Becoming closer to God doesn't require a special place or a special person. You can bless your children yourself, and make the experience an intimate one. Time to take charge of your own Jewish lives. 

Monday, May 6, 2013

We Are A Work In Progress - Parashat Bemidbar

"On the first day of the second month, in the second year following the exodus from the land of Egypt, the Eternal One spoke to Moses in the wilderness of Sinai , in the Tent of Meeting, saying: Take a census of the whole Israelite company (of fighters) by the clans of its ancestral houses, listing the names, every male, head by head.  You and Aaron shall record them by their groups, from the age of 20 years up, all those in Israel, who are able to bear arms.  Associated with you shall be a representative of each tribe, each one the head of his ancestral house." (Numbers 1:1-4)

This week we begin the fourth of the books of the Torah.  This book, known as "Bemidbar", "in the desert", is a narrative of the wanderings of the Israelites. Instructions are given to take a census of the community, listing the names of every man over 20 who is able to bear arms.  Only the men were allowed to fight in battles, so, only they were counted.

But, things are different today. Who are the people in our Community? What are we concerned with? Today, we would count men and women, children and the elderly. We count those who work, and those who are unable to work, our loved ones who need care, and the ones who care for us. Today we also count those men, women and children who come to this country, that dream of a better future.

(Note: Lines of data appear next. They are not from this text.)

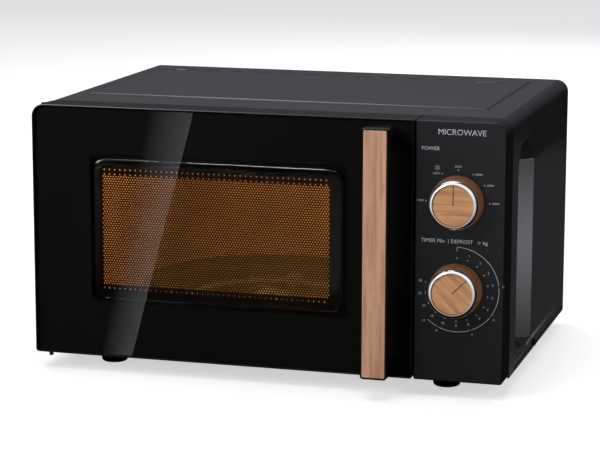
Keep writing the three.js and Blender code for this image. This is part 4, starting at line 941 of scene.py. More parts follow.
choke = {
    "gap": 8.8 * mm, "ease": 0.7 * mm, "radii": [2 * mm, 1 * mm, 1 * mm, 4 * mm], "innerRadius": 10 * mm,
    "hookSlot": (3.5 * mm, 6 * mm, 10 * mm), "notch": 6 * mm, "notchGap": 2 * mm,
}


def makeChokeCover():
    low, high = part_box("door_choke_cover")
    linerLow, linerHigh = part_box("cavity_liner")
    outer = lambda inset: boxOutline(low, high, inset, choke["radii"])
    inner = lambda inset: boxOutline(linerLow, linerHigh, choke["gap"] - inset, choke["innerRadius"] + inset)
    ease = choke["ease"]
    steps = ((low.y, 0), (high.y - ease, 0), (high.y - ease * 0.3, ease * 0.3), (high.y, ease))
    rings = [upright(y, outer(inset)) for y, inset in steps] + [upright(y, inner(inset)) for y, inset in steps[::-1]]
    ring = loft("chokeCover", rings, closed=True)
    hook, (half, under, over) = middle("latch_hook"), choke["hookSlot"]
    y0, y1 = low.y - chassis["cutPast"], high.y + chassis["cutPast"]
    slots = [block("hookSlot", (hook.x - half, y0, z - under), (hook.x + half, y1, z + over)) for z in hookHeights()]
    (_, _, plateZ), gap = hingePlace(), choke["notchGap"]
    right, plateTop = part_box("hinge_upper")[1].x + choke["notch"], plateZ + chassis["hingePlate"]
    slots.append(block("hingeNotch", (low.x - gap, y0, plateZ - gap), (right, y1, plateTop + gap)))
    carve(ring, joined("slots", *slots))
    smooth(ring, 35)
    return keep(ring, "door", "black_plastic", "door_choke_cover")


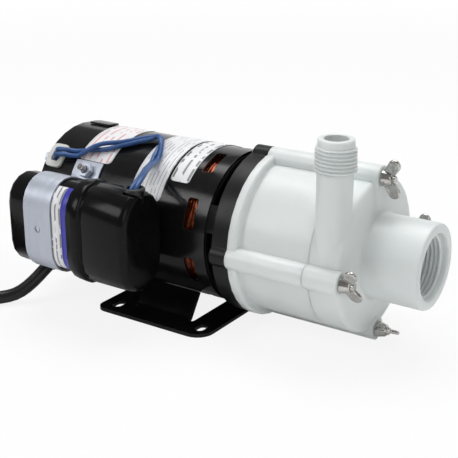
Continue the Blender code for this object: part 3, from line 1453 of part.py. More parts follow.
def lead_route(side):
    """Points of one of the two leads, a fixed distance to one side of the way they share over the shell."""
    low = LEAD_RADIUS + 2 * GAP
    boot_top = CAPACITOR_Z + CAPACITOR_HALF_HEIGHT + 2 * GAP + BOOT_WALL
    shared = (
        over_shell(GROMMET_X, 135.3, -0.0016),
        over_shell(GROMMET_X, 135.3, 0.0016),
        over_shell(GROMMET_X + 0.0026, 135.0, 0.0052),
        over_shell(GROMMET_X + 0.0080, 134.0, 0.0050),
        over_shell(GROMMET_X + 0.0150, 131.5, low + 0.0004),
        over_shell(LEAD_BEND_X - 0.0312, 123.0, low),
        over_shell(LEAD_BEND_X - 0.0162, 109.5, low),
        over_shell(LEAD_BEND_X - 0.0067, 102.5, low + 0.0006),
        over_shell(LEAD_BEND_X, 103.5, low + 0.0010),
        over_shell(LEAD_BEND_X + 0.0042, 113.0, low + 0.0003),
        over_shell(LEAD_BEND_X + 0.0066, 128.0, low + 0.0003),
        over_shell(LEAD_BEND_X + 0.0080, 141.0, low + 0.0016),
        (BOOT_HOLE_X - 0.0073, CAPACITOR_Y + 0.0105, boot_top + 0.0060),
        (BOOT_HOLE_X - 0.0010, CAPACITOR_Y + 0.0018, boot_top + 0.0042),
        (BOOT_HOLE_X, CAPACITOR_Y, boot_top - 0.0010),
        (BOOT_HOLE_X, CAPACITOR_Y, boot_top - 0.0070),
    )
    middle = smooth_route(shared, 0.0040)
    route = []
    for before, place, after in zip(middle[:1] + middle, middle, middle[1:] + middle[-1:]):
        along = (after - before).normalized() + Vector((0.3, 0, 0))
        out = Vector((0, place.y, place.z - AXIS_HEIGHT))
        route.append(place + along.cross(out).normalized() * side)
    return route


def capacitor_leads():
    """Two leads from the shell's grommet over the shell and down into the boot, one to each terminal."""
    tip_x = CAPACITOR_FRONT_X + 2 * GAP + TERMINAL_LENGTH
    for name, side in (("capacitor_lead_1", 1), ("capacitor_lead_2", -1)):
        end_z = CAPACITOR_Z + side * TERMINAL_SPREAD
        route = lead_route(side * (LEAD_RADIUS + GAP))
        last = route[-1]
        route.append(Vector((last.x, CAPACITOR_Y, end_z + 0.0050)))
        route.append(Vector((tip_x + 0.0050, CAPACITOR_Y, end_z + 0.0006)))
        route.append(Vector((tip_x + GAP, CAPACITOR_Y, end_z)))
        tube(name, route, LEAD_RADIUS, BLUE_WIRE, 1)


def relief_place():
    """Local X runs out along the cord from where it leaves the shell."""
    out = CORD_EXIT_DIRECTION
    side = Vector((0, 0, 1)).cross(out).normalized()
    up = out.cross(side)
    return Matrix.Translation(CORD_EXIT) @ Matrix((out, side, up)).transposed().to_4x4()


def strain_relief():
    """Tapered bush where the cord leaves the shell."""
    outside = RELIEF_LENGTH - RELIEF_INSIDE
    profile = [
        (-RELIEF_INSIDE, 0.0),
        (-RELIEF_INSIDE, RELIEF_ROOT_RADIUS * 0.80),
        (0.0020, RELIEF_ROOT_RADIUS * 0.80),
        (0.0024, RELIEF_ROOT_RADIUS),
        (0.0050, RELIEF_ROOT_RADIUS),
        (outside, RELIEF_TIP_RADIUS),
        (outside, 0.0),
    ]
    add("strain_relief", moved(turned(profile, 20, closed=False), relief_place()), CORD_PVC)


def power_cord():
    tip = CORD_EXIT + CORD_EXIT_DIRECTION * (RELIEF_LENGTH - RELIEF_INSIDE + GAP)
    ahead = tip + CORD_EXIT_DIRECTION * 0.0030
    tube("power_cord", smooth_route((tip, ahead, *CORD_ROUTE[1:]), 0.0100), CORD_RADIUS, CORD_PVC, 3)
    outer = COIL_OUTER_TURN + CORD_RADIUS + GAP
    soft = CORD_RADIUS * 0.8
    section = rounded_rectangle(GAP, COIL_HEIGHT, outer - COIL_ACROSS, outer, (soft,) * 4, 2)
    add("cord_coil", moved(turned(section, 28), upright(COIL_CENTRE.x, COIL_CENTRE.y)), CORD_PVC)


def plug():
    """Moulded three-pin plug, lying beside the coil with its relief towards it."""
    x = COIL_CENTRE.x - COIL_OUTER_TURN
    clear = COIL_OUTER_TURN + CORD_RADIUS + 2 * GAP
    y = COIL_CENTRE.y + math.sqrt(clear**2 - (COIL_OUTER_TURN - RELIEF_TIP_RADIUS) ** 2)
    z = PLUG_HALF_HEIGHT + GAP
    start = PLUG_RELIEF_LENGTH
    end = start + PLUG_LENGTH
    sections = (
        (0.0, RELIEF_TIP_RADIUS, RELIEF_TIP_RADIUS),
        (start * 0.75, RELIEF_TIP_RADIUS * 1.25, RELIEF_TIP_RADIUS * 1.25),
        (start, PLUG_HALF_WIDTH * 0.55, PLUG_HALF_HEIGHT * 0.60),
        (start + 0.0030, PLUG_HALF_WIDTH * 0.80, PLUG_HALF_HEIGHT * 0.82),
        (start + 0.0080, PLUG_HALF_WIDTH * 0.88, PLUG_HALF_HEIGHT * 0.90),
        (end - 0.0040, PLUG_HALF_WIDTH, PLUG_HALF_HEIGHT),
        (end - 0.0006, PLUG_HALF_WIDTH, PLUG_HALF_HEIGHT),
        (end, PLUG_HALF_WIDTH - 0.0008, PLUG_HALF_HEIGHT - 0.0008),
    )
    rings = []
    for along, half_width, half_height in sections:
        points = rounded_rectangle(
            -half_width, half_width, -half_height, half_height, (min(half_width, half_height) * 0.7,) * 4, 3
        )
        rings.append([(x + u, y + along, z + v) for u, v in points])
    loft(rings, "plug_body", CORD_PVC)
    face = y + end + GAP
    for name, side in (("plug_blade_1", -1), ("plug_blade_2", 1)):
        outline = rounded_rectangle(
            x + side * BLADE_SPREAD - BLADE_THICKNESS / 2,
            x + side * BLADE_SPREAD + BLADE_THICKNESS / 2,
            face,
            face + BLADE_LENGTH,
            (0.0001, 0.0001, 0.0006, 0.0006),
            2,
        )
        low = z + GROUND_PIN_DROP / 2 - BLADE_WIDTH / 2
        add(name, prism(outline, low, low + BLADE_WIDTH), BRASS)
    profile = [
        (0.0, 0.0),
        (0.0, GROUND_PIN_RADIUS),
        (GROUND_PIN_LENGTH - 0.0020, GROUND_PIN_RADIUS),
        (GROUND_PIN_LENGTH - 0.0005, GROUND_PIN_RADIUS * 0.6),
        (GROUND_PIN_LENGTH, 0.0),
    ]
    forward = Matrix.Translation((x, face, z - GROUND_PIN_DROP)) @ Matrix.Rotation(math.pi / 2, 4, "Z")
    add("plug_ground_pin", moved(turned(profile, 16, closed=False), forward), BRASS)


def build():
    base_plate()
    motor_shell()
    rear_end_bell()
    front_bracket()
    stator_core()
    stator_winding()
    bearing("rear_bearing", SHAFT_REAR_X + GAP)
    bearing("front_bearing", BRACKET_REAR_X - BEARING_WIDTH + 0.0010 + GAP)
    tie_bolts()
    rotor(moving_frame("rotor_axis", (0.0, 0.0, AXIS_HEIGHT)))
    rear_housing()
    volute()
    spindle_parts()
    impeller_parts(moving_frame("impeller_axis", (0.0, 0.0, AXIS_HEIGHT)))
    head_fasteners()
    capacitor()
    capacitor_boot()
    capacitor_strap()
    lead_grommet()
    shell_tab()
    capacitor_leads()
    strain_relief()
    power_cord()
    plug()


build()
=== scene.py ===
"""Looks for the magnetic drive pump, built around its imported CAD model. Lengths in metres."""

import json
import math

import bmesh
import bpy
from mathutils import Matrix, Vector


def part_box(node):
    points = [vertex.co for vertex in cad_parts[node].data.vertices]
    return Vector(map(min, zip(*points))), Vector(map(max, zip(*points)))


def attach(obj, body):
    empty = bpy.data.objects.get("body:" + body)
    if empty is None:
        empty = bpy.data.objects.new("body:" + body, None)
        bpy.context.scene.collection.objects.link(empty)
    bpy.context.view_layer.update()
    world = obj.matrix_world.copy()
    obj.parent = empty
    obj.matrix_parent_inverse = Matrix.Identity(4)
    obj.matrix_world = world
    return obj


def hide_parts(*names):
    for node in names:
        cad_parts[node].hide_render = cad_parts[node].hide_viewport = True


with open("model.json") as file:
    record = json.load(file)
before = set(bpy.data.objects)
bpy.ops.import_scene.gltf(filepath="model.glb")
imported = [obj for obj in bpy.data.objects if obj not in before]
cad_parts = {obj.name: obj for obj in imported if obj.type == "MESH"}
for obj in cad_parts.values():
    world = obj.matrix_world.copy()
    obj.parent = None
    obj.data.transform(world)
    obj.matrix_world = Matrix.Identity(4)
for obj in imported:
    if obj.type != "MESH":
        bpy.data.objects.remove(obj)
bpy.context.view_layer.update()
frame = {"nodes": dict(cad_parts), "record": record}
NODES = frame["nodes"]
BODY_OF = {n: b for b, group in frame["record"]["behaviour"]["bodies"].items() for n in group}
SLOT_OF = {s["node"]: s["material_slot"] for s in frame["record"]["subparts"]}

AXIS_HEIGHT = 0.050
SHELL_RADIUS = 0.04225


# Materials

WAVE_SCALE = 0.314  # the wave texture's scale at which its ribs lie one metre apart
BEVEL_SAMPLES = 6
DUST_PATCH = 0.006
DASH_LENGTH = 0.0036
DASH_GAPS = 0.45
PAPER = (0.83, 0.835, 0.85)
ZINC = (0.545, 0.58, 0.655)
DUST = (0.05, 0.048, 0.045)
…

Our census is a work in progress. Parashat Bemidar shows us how our community once counted. We have come a long way. Today, we have the opportunity to dream, and we have the opportunity to count all people.

We are all the children and grandchildren of immigrants, and as a people that stands for compassion, we need to stand for immigration reform that is also compassionate and understanding. Let's never forget taking into account who we are, and who we can become.